My friend has a 2007 Ford F-350 diesel.Truck has been alittle trouble to start lately.After charging the batteries we determined it was the alternator.Installed a new alternator.On the way home the battery light came on.Once he got home he shut it off and hasn't tried to start it since.The harness plug that plugs from the truck into the alternator is fine.Could it be a bad alternator?


----------



## BossPlow2010 (Sep 29, 2010)

Check fuse # 6 and 7


----------



## Randall Ave (Oct 29, 2014)

How did you determine the alternator failed? Did you test the new one, and how old are the batteries?


----------



## iceyman (Mar 1, 2007)

Battery might be toast


----------



## leolkfrm (Mar 11, 2010)

not sure on ford, my gmc has 1 module controlling the light and another the guage (ecm,bcm)
had no volts and light was on, confirmed only 12v when running, 
changed alt, volt gauge was happy light was not, had 14.2 at the batteries when running, 
changed the alt again all was good.....
bad rebuilt alt, 
most likely the original problem was not found with 1st rebuild


----------



## Mark Oomkes (Dec 10, 2000)

Where did the alternator come from?

Did you test the batteries?


----------



## SnoFarmer (Oct 15, 2004)

Mark Oomkes said:


> Where did the alternator come from?
> 
> Did you test the batteries?


What answer are you looking for?
Napa?


----------



## chevyzrule810 (Oct 5, 2010)

The battery's are alittle over 2 years old.We tested the battery's and one tested at 12.6 and the other at 12.4.We started the truck up and the voltage dropped down to 10.6 then 9.8 with the headlights on and shut off when we disconnected the negative terminal on battery.So we brought it to Napa and they tested it and said it was bad so we got a new one and gave them the old one for the core.Installed the new one.He got it home opened the hood and the connector that goes to the alternator was in the plug but not plugged in.It has been fine since.He put the connections on while I put the belt on so he must have forgot to plug it in all the way.


----------



## leolkfrm (Mar 11, 2010)

^^^ that will do it every time:hammerhead::laugh:


----------



## mjs91085 (Jan 11, 2016)

Friend of mine installed a new alternator in his truck.When you start it up the battery light won't come on but once the truck warms up the battery light comes on.What would cause this?

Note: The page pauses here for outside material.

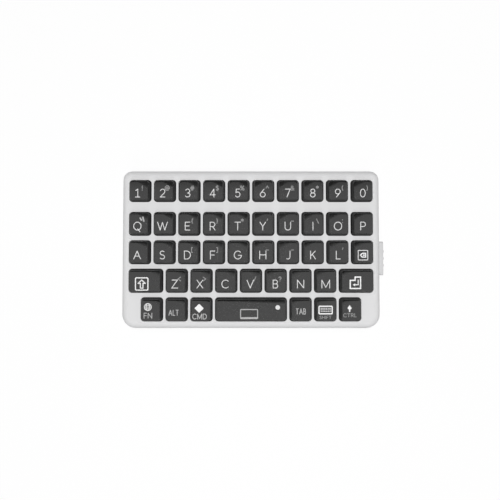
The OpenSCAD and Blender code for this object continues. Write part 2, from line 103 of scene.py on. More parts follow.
class Wire:
    """An output in a node tree. Sums and products of wires add the Math nodes for them."""

    def __init__(self, tree, socket):
        self.tree, self.socket = tree, socket

    def maths(self, operation, *values):
        node = self.tree.nodes.new("ShaderNodeMath")
        node.operation = operation
        for place, value in enumerate(values):
            feed(self.tree, node.inputs[place], value)
        return Wire(self.tree, node.outputs[0])

    def __add__(self, other):
        return self.maths("ADD", self, other)

    def __sub__(self, other):
        return self.maths("SUBTRACT", self, other)

    def __rsub__(self, other):
        return self.maths("SUBTRACT", other, self)

    def __mul__(self, other):
        return self.maths("MULTIPLY", self, other)

    def __truediv__(self, other):
        return self.maths("DIVIDE", self, other)

    __radd__, __rmul__ = __add__, __mul__


def feed(tree, socket, value):
    """Links a wire to an input, or sets the input to a plain value."""
    if isinstance(value, Wire):
        tree.links.new(value.socket, socket)
    else:
        socket.default_value = value


def add(tree, kind, inputs=None, **settings):
    """Adds a node and returns a function that gives its outputs by name or number."""
    node = tree.nodes.new(kind)
    for name, value in settings.items():
        setattr(node, name, value)
    for name, value in (inputs or {}).items():
        feed(tree, node.inputs[name], value)
    return lambda output=0: Wire(tree, node.outputs[output])


def xyz(tree, **parts):
    """A vector from its X, Y and Z. One that isn't given is 0."""
    return add(tree, "ShaderNodeCombineXYZ", parts)()


def parts_of(tree, vector):
    """A function that gives a vector's X, Y or Z."""
    return add(tree, "ShaderNodeSeparateXYZ", {0: vector})


def blend_colours(tree, share, first, second):
    node = tree.nodes.new("ShaderNodeMix")
    node.data_type = "RGBA"
    feed(tree, node.inputs[0], share)
    for place, colour in ((6, first), (7, second)):
        feed(tree, node.inputs[place], colour if isinstance(colour, Wire) else (*colour, 1))
    return Wire(tree, node.outputs[2])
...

And is there a fix for it?


----------



## Randall Ave (Oct 29, 2014)

mjs91085 said:


> Friend of mine installed a new alternator in his truck.When you start it up the battery light won't come on but once the truck warms up the battery light comes on.What would cause this? And is there a fix for it?


Lacking lots of information there. Year, make, model, what motor, ya know, stuff like that.


----------



## leolkfrm (Mar 11, 2010)

mjs91085 said:


> Friend of mine installed a new alternator in his truck.When you start it up the battery light won't come on but once the truck warms up the battery light comes on.What would cause this? And is there a fix for it?


yes, take it back for another one, its bad


----------



## dieselss (Jan 3, 2008)

Only main thing that causes the alt light is the alternator diodes (internal) or lonnnnngggggg shot......wiring got pinched.


----------